Problem description
Each entry that follows must be output without any deviation.

- - -

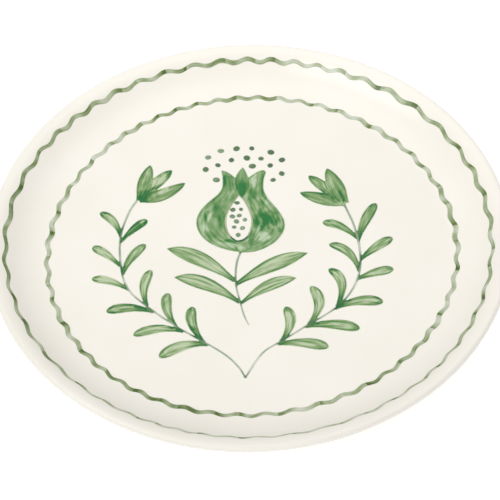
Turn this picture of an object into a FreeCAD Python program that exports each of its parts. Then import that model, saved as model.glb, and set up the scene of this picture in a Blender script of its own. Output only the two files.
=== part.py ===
"""Hand painted ceramic plate: a fired clay body, its cream glaze and its green brush strokes.

Millimetres, +Z up. The origin is the centre of the foot ring's resting face, and +Y points to
the top of the painted motif. Every brush stroke is a thin solid of its own that lies on the glaze.
"""
import os

import FreeCAD
import Part
from math import asin, atan2, cos, hypot, pi, radians, sin, tan

Vector = FreeCAD.Vector

# ---- plate ----
plate_radius = 135.0            # to the outermost point of the lip
floor_thickness = 5.0           # glaze to glaze, at the well and along the wall
wall_bend_radius = 32.8         # curve from the well's floor into the wall
wall_slope = radians(39.0)      # straight part of the wall, from the horizontal
wall_run = 4.0                  # how far outwards the straight part goes
crown_radius = 14.0             # the wall rolls over into the rim on this radius
lip_tilt = radians(12.0)        # slope that is left where the lip's round edge begins
lip_radius = 2.1

# ---- foot ring ----
foot_height = 3.0               # from the table to the plate's glazed underside
foot_inset = 16.0               # from the well's edge in to the ring's outer side
foot_width = 8.0
foot_fillet = 1.2
foot_round = 0.8
bare_height = 1.0               # the glaze stops this high above the table

# ---- glaze and paint ----
glaze_thickness = 0.3
paint_thickness = 0.2

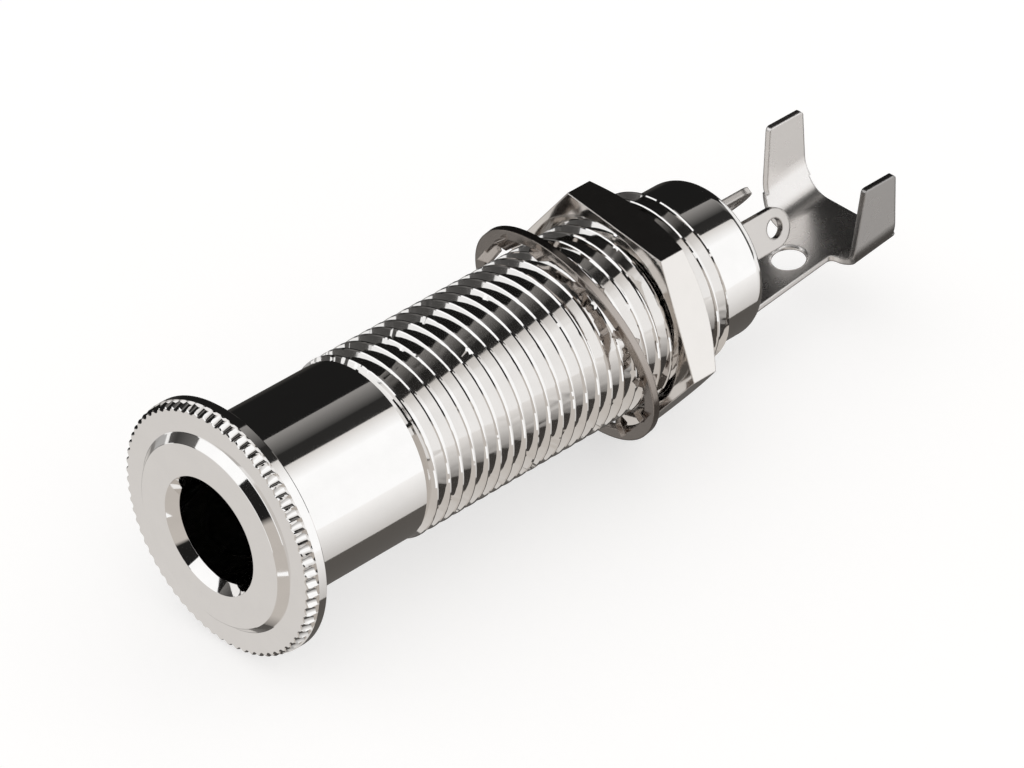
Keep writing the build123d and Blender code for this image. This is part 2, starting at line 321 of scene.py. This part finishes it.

- - -

Solution below
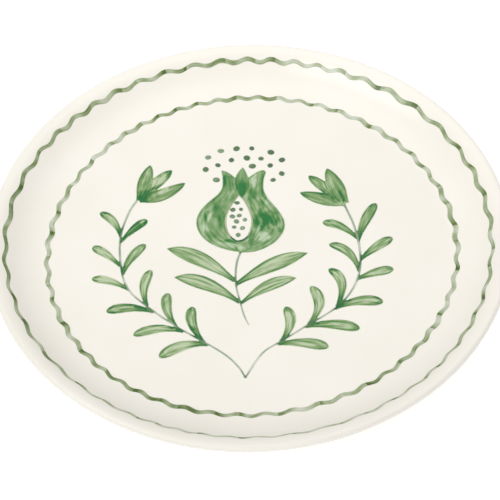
Turn this picture of an object into a FreeCAD Python program that exports each of its parts. Then import that model, saved as model.glb, and set up the scene of this picture in a Blender script of its own. Output only the two files.
=== part.py ===
"""Hand painted ceramic plate: a fired clay body, its cream glaze and its green brush strokes.

Millimetres, +Z up. The origin is the centre of the foot ring's resting face, and +Y points to
the top of the painted motif. Every brush stroke is a thin solid of its own that lies on the glaze.
"""
import os

import FreeCAD
import Part
from math import asin, atan2, cos, hypot, pi, radians, sin, tan

Vector = FreeCAD.Vector

# ---- plate ----
plate_radius = 135.0            # to the outermost point of the lip
floor_thickness = 5.0           # glaze to glaze, at the well and along the wall
wall_bend_radius = 32.8         # curve from the well's floor into the wall
wall_slope = radians(39.0)      # straight part of the wall, from the horizontal
wall_run = 4.0                  # how far outwards the straight part goes
crown_radius = 14.0             # the wall rolls over into the rim on this radius
lip_tilt = radians(12.0)        # slope that is left where the lip's round edge begins
lip_radius = 2.1

# ---- foot ring ----
foot_height = 3.0               # from the table to the plate's glazed underside
foot_inset = 16.0               # from the well's edge in to the ring's outer side
foot_width = 8.0
foot_fillet = 1.2
foot_round = 0.8
bare_height = 1.0               # the glaze stops this high above the table

# ---- glaze and paint ----
glaze_thickness = 0.3
paint_thickness = 0.2

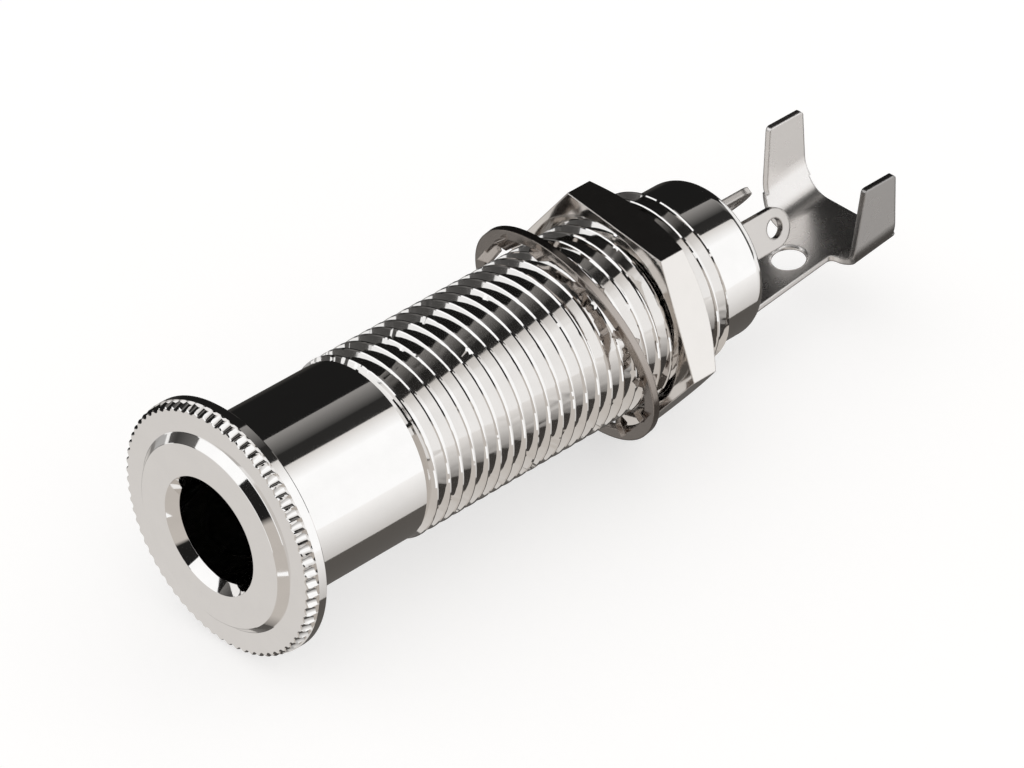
Keep writing the build123d and Blender code for this image. This is part 2, starting at line 321 of scene.py. This part finishes it.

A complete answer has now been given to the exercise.